Eventually, fearing the crowds but ostensibly for hygiene reasons, the regime decided to clear the students from the Square. At first it tried to use unarmed troops sent in by the subway system. But they were easily blocked, and mocked. So armed troops in buses and trucks were sent in. The waiting anti-regime crowds exploded, raining petrol bombs on the troop vehicles. Dozens, possibly hundreds, of soldiers were badly burned or incinerated; some had their charred bodies strung up under overpasses (one Western news agency refuses to publish the photos saying they are too gruesome, but they are available elsewhere).
Little of this was reported in the West. Instead the headlines were stolen by an allegedly first-hand report in the pages of Hongkong’s main English language newspaper, the South China Morning Post, which spoke of regime troops storming the Square and mowing down students in the hundreds with machine guns. The author was never found, for the very likely reason that he did not exist; the story was almost certainly planted by the UK intelligence agencies long active in Hongkong. But that did not stop the world media, the New York Times especially, from flashing the story of an alleged Tiananmen Massacre around the globe.
This has created an even more absurd situation. Western media continue to ignore the petrol-bomb attacks on soldiers while playing up photos of rows of burned-out buses as if it was students rather than solders who were in the buses.

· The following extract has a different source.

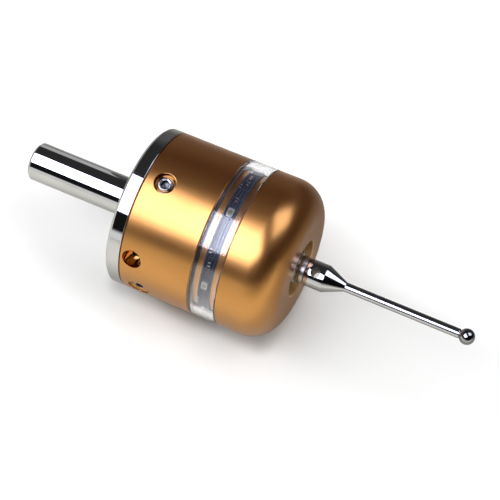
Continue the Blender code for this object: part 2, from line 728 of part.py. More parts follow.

Australia’s then prime minister Robert Hawke was shedding tears over the alleged fate of the students even as his own embassy in Beijing was reporting the brutal killing and mutilation of a government soldier outside its gates. An iconic video taken by AP photographer, Jef Widener, of a man playing around with shopping bags in front of tanks leaving Beijing the day after the riots is represented as a brave citizen seeking to prevent aggressive tanks from entering Beijing. (The usually editorially strict New York Times likes often to use this photo to condemn Beijing and refuses any correction.) Widener also reported soldiers in the tanks being dragged out and killed by crowds the day before, but few media are interested in that detail.
Needless to say Beijing takes a very jaundiced approach to Tiananmen events. The current Western media rush to condemn Beijing for its treatment of the literary-minded Liu Xiaobo – a 11 year prison sentence and the lack of medical attention that could have led to his death by cancer – is understandable. But in Beijing’s eyes what it faced in 1989 was a civil war, encouraged by student activists. And to some extent some of the more extreme activists admit to being involved. There could also have been some unsavory people from abroad; Chinese protestors never use petrol bombs, but someone during the weeks before the citizen attacks may have done something to educate them. Beijing claims to have their photos. It has been ruthless in tracking down any and all activists who might have encouraged the crowds.
Liu Xiaobo was probably only marginally involved but all the same it is reported that in 1989 he received a two year sentence for activist activity. But his real ‘crime’ came much later, in 2009, and had nothing to do with Tiananmen. Like some other communist regimes Beijing does not fret greatly over open criticisms but it does clamp down when the critics begin to recruit others into some form of organisation opposed to the regime. Liu invited such repression when he began actively to seek signatures for his Charter 08 calling for major political reforms.
The world is right to pressure authoritarian regimes to respect human rights. On balance regimes conscious about their image tend to respond even as they complain about foreign meddling. But the foreigners should first get their facts right before making complaints.